After the pilot program, IDEM gave final approval for the land application permit through 2006, and apparently Sanko didn’t know he needed a special Conditional Development District zoning from the county. IDEM does not require proof of proper zoning when issuing land application permits. * * *

Palin acknowledged there have been problems with the product Sanko was hauling into Indiana. In the beginning, he said, there were issues with improperly maintained screens at the Illinois plant that were allowing larger pieces of waste to enter the mix. In 2002, in a sample of the waste Sanko is required to send to IDEM monthly, high levels of lead were found.

“It was brought to his attention and we haven’t had an occurrence since then,” Palim said. All of the monitoring of the process is done on the honor system. IDEM doesn’t send field advisers to the site, Sanko just sends samples of the product on his own. Now, because of the recent media inquiries, Palim said he would send a field investigator to the site, although he didn’t know when this investigation would occur.

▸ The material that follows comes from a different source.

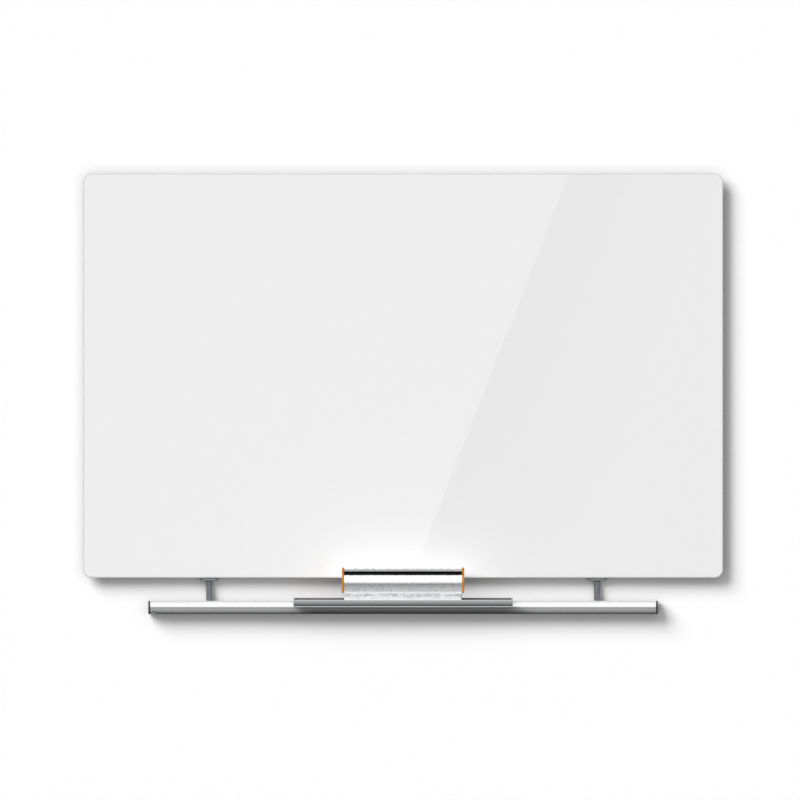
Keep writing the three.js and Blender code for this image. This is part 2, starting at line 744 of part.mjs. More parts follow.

Another NW Indiana waste story today concerns the Feddeler landfill. The story from the Munster Times begins:
LOWELL | Allied Waste dangled a $2.5 million carrot in front of about 50 residents Thursday night in exchange for cooperating with its bid to add 80 acres to its Lake County C&D Landfill just west of Lowell.

Residents, mostly landowners in West Creek Township where the landfill sits, wondered if the $2.5 million, which Allied offered to put toward cleanup of the former Feddeler landfill, was enough to take care of the contaminated site.